Task objective:
Extract exactly the run of lines starting at the line that holds "add('lanyard_strand_left', strand(LEFT_ROUTE), CORD);" and ending at the line that holds "for node in", both included.
===== Raw data
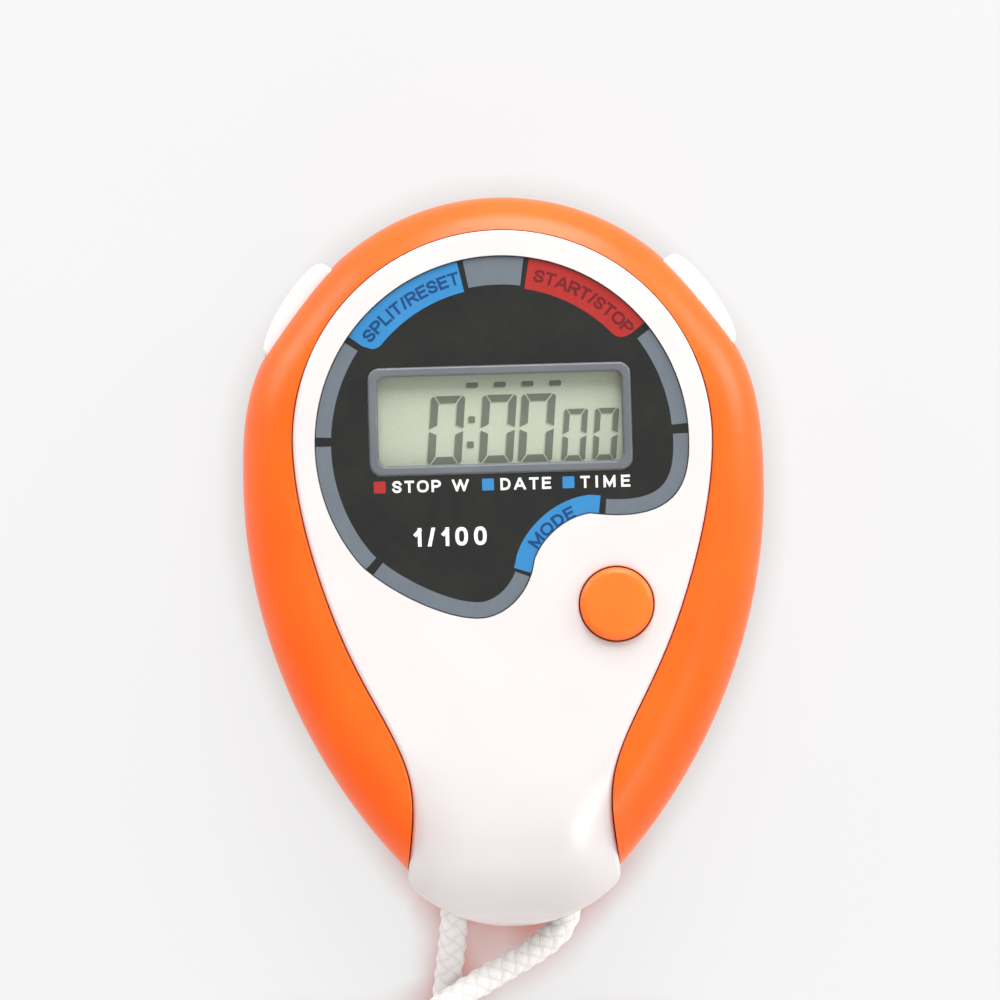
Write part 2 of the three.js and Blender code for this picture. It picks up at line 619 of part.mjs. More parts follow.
function makeKnot() {
  const ball = new THREE.IcosahedronGeometry(1, 2);
  ball.scale(KNOT_SIZE.x, KNOT_SIZE.y, KNOT_SIZE.z).translate(KNOT.x, KNOT.y, KNOT.z);
  return solid(ball);
}

// ---------------------------------------------------------------- assembly

const stopwatch = new THREE.Group();
const dial = new THREE.Group();
dial.position.y = DIAL_Y;
stopwatch.add(dial);

function add(name, body, finish, parent = dial) {
  const mesh = new THREE.Mesh(surface(body), new THREE.MeshStandardMaterial(finish));
  mesh.name = name;
  parent.add(mesh);
}

function addSideButton(name, deg) {
  const frame = new THREE.Group();
  frame.rotation.z = rad(deg);
  dial.add(frame);
  add(`button_${name}`, makeSideButton(), WHITE, frame);
  add(`leaf_spring_${name}`, makeLeafSpring(), STEEL, frame);
}

add('rear_case', makeRearCase(), WHITE);
add('front_case', makeFrontCase(), ORANGE);
add('front_panel', makeFrontPanel(), WHITE);
add('face_label', makeLabel(), BLACK);

add('lcd_bezel', makeBezel(), GREY);
add('lcd_window', makeWindow(), CLEAR);
add('lcd_glass', displaySlab(GLASS_SIZE, 13.0, 15.1), LCD_GREEN);
add('lcd_reflector', displaySlab(at(28.5, 10.8), 12.75, 12.95), FOIL);
add('lcd_holder', makeDisplayHolder(), WHITE);
add('zebra_strip_upper', makeZebraStrip(ZEBRA_Y), RUBBER);
add('zebra_strip_lower', makeZebraStrip(-ZEBRA_Y), RUBBER);

add('main_pcb', makeBoard(), BOARD);
add('chip_blob', makeChipBlob(), EPOXY);
add('quartz_crystal', makeCrystal(), STEEL);
add('capacitor_1', makeChipPart(at(-11, 8.5), at(2.0, 1.2)), CERAMIC);
add('capacitor_2', makeChipPart(at(-11, -0.5), at(2.0, 1.2)), CERAMIC);
add('resistor', makeChipPart(at(11, 8), at(2.0, 1.2)), EPOXY);

add('battery_cell', makeBatteryCell(), STEEL);
add('battery_holder', makeBatteryHolder(), BLACK);
add('battery_contact_positive', makePositiveContact(), STEEL);
add('battery_contact_negative', makeNegativeContact(), STEEL);
add('battery_cover', makeBatteryCover(), WHITE);
add('battery_cover_seal', makeCoverSeal(), RUBBER);
add('piezo_disc', makePiezoDisc(), BRASS);
add('piezo_ceramic', makePiezoCeramic(), CERAMIC);
PIEZO_SPRINGS.forEach((centre, i) => {
  add(`buzzer_spring_${i + 1}`, makeBuzzerSpring(centre, 2.5), STEEL);
});

addSideButton('start_stop', SIDE_BUTTON_DEG);
addSideButton('split_reset', 180 - SIDE_BUTTON_DEG);
add('button_mode', makeModeButton(), ORANGE);
add('mode_dome_switch', makeModeDome(), RUBBER);

CASE_SCREWS.forEach((centre, i) => {
  add(`case_screw_${i + 1}`, makeScrew(centre, 0.9, 1.9, 1.35, 1.0, 11.8), STEEL);
});
PCB_SCREWS.forEach((centre, i) => {
  add(`pcb_screw_${i + 1}`, makeScrew(centre, 7.7, 1.7, 1.15, 0.9, 13.9), STEEL);
});

add('lanyard_strand_left', strand(LEFT_ROUTE), CORD);
add('lanyard_strand_right', strand(RIGHT_ROUTE), CORD);
add('lanyard_strand_tail', strand(TAIL_ROUTE), CORD);
add('lanyard_coil', makeCoil(), CORD);
add('lanyard_knot', makeKnot(), CORD);
add('lanyard_tie', makeTie(), TIE_GREY);

export default stopwatch;
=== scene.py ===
"""Looks of a digital sports stopwatch with a braided lanyard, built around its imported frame.

Lengths are millimetres. Plan positions (x, y) are measured from the centre of the round dial, and
heights from the back face. `place` turns them into the frame's metres.
"""
import math

import bmesh
import bpy
import numpy as np
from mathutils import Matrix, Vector
from mathutils.geometry import delaunay_2d_cdt


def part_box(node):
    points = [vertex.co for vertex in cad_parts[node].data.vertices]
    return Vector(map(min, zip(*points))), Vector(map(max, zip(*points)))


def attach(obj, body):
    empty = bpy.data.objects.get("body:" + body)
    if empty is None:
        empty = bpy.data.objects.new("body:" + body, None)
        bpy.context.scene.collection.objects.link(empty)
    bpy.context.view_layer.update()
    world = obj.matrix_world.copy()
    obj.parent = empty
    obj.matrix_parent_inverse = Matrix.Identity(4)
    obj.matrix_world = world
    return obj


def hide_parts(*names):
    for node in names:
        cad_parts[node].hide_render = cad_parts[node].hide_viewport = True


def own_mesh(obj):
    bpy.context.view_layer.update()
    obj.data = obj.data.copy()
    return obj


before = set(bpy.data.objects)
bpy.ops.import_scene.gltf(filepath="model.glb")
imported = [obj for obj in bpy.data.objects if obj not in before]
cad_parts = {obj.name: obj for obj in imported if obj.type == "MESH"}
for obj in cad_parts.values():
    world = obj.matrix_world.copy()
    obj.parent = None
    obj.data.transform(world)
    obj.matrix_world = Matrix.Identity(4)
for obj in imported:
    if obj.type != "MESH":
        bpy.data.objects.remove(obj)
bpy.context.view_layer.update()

MM = 0.001
TOP_R = 26.6  # radius of the case's round top
DIAL_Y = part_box("front_case")[1].y / MM - TOP_R  # the dial's centre in the frame

# ---------------------------------------------------------------- sizes, from the frame


def node_box(node):
    """The lowest and highest corner of a frame node, in dial millimetres."""
    low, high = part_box(node)
    shift = Vector((0, DIAL_Y, 0))
    return low / MM - shift, high / MM - shift


def middle(node):
    low, high = node_box(node)
    return (low + high) / 2


def bezel_size(more):
    """Width and height of the display's frame, each grown by `more`."""
    low, high = node_box("lcd_bezel")
    return high.x - low.x + more, high.y - low.y + more


REAR_TOP = node_box("rear_case")[1].z
FRONT_BOTTOM = node_box("front_case")[0].z
CROWN = node_box("front_case")[1].z
PANEL_TOP = node_box("front_panel")[1].z
LABEL_TOP = node_box("face_label")[1].z
BEZEL_TOP = node_box("lcd_bezel")[1].z
LCD_TOP = node_box("lcd_glass")[1].z
NECK_END_Y = node_box("front_panel")[0].y
MODE = middle("button_mode")
MODE_TOP = node_box("button_mode")[1].z
LCD = middle("lcd_glass")
BATTERY = middle("battery_cell")
PIEZO = middle("piezo_disc")

FLOOR = 1.8  # thickness of the rear case's floor
WALL = 1.9
GAP = 0.1  # parting line between the orange case and the white panel
LEDGE_BOTTOM = 13.6  # the orange case's ledge, which carries the white panel
LEDGE_TOP = 15.2
PANEL_UNDER = 15.4
LABEL_SEAT = 16.65
PANEL_SKIRT_Y = -36  # nearer the neck's end than this, the panel has side walls
MODE_R = 4.0
SIDE_BUTTON_DEG = 33.5  # direction of the right button from the dial's centre
SIDE_BUTTON_Z = 10.0
CORD_R = 1.5
BELOW, ABOVE, BESIDE = -1, 20, 40  # heights and a reach past the case, where cutting tools end
PAST_NECK_Y = -60

# ---------------------------------------------------------------- outlines


def arc(x, y, radius, start, end, steps):
    turn = np.radians(np.linspace(start, end, steps + 1))
    return np.column_stack([x + radius * np.cos(turn), y + radius * np.sin(turn)])


def bend(a, b, c, d, steps):
    t = np.linspace(0, 1, steps + 1)[:, None]
    a, b, c, d = (np.array(p, float) for p in (a, b, c, d))
    return a * (1 - t) ** 3 + 3 * b * t * (1 - t) ** 2 + 3 * c * t * t * (1 - t) + d * t**3


SAME_POINT = 1e-4


def steps_of(points):
    """The length of each step along a line."""
    return np.linalg.norm(np.diff(points, axis=0), axis=1)


def travelled(points):
    """The distance along a line at each of its points."""
    return np.concatenate([[0], np.cumsum(steps_of(points))])


def chain(*curves):
    """The curves end to end, without the points that repeat."""
    points = np.concatenate(curves)
    kept = np.ones(len(points), bool)
    kept[1:] = steps_of(points) > SAME_POINT
    return points[kept]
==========
Final result:
add('lanyard_strand_left', strand(LEFT_ROUTE), CORD);
add('lanyard_strand_right', strand(RIGHT_ROUTE), CORD);
add('lanyard_strand_tail', strand(TAIL_ROUTE), CORD);
add('lanyard_coil', makeCoil(), CORD);
add('lanyard_knot', makeKnot(), CORD);
add('lanyard_tie', makeTie(), TIE_GREY);

export default stopwatch;
=== scene.py ===
"""Looks of a digital sports stopwatch with a braided lanyard, built around its imported frame.

Lengths are millimetres. Plan positions (x, y) are measured from the centre of the round dial, and
heights from the back face. `place` turns them into the frame's metres.
"""
import math

import bmesh
import bpy
import numpy as np
from mathutils import Matrix, Vector
from mathutils.geometry import delaunay_2d_cdt


def part_box(node):
    points = [vertex.co for vertex in cad_parts[node].data.vertices]
    return Vector(map(min, zip(*points))), Vector(map(max, zip(*points)))


def attach(obj, body):
    empty = bpy.data.objects.get("body:" + body)
    if empty is None:
        empty = bpy.data.objects.new("body:" + body, None)
        bpy.context.scene.collection.objects.link(empty)
    bpy.context.view_layer.update()
    world = obj.matrix_world.copy()
    obj.parent = empty
    obj.matrix_parent_inverse = Matrix.Identity(4)
    obj.matrix_world = world
    return obj


def hide_parts(*names):
    for node in names:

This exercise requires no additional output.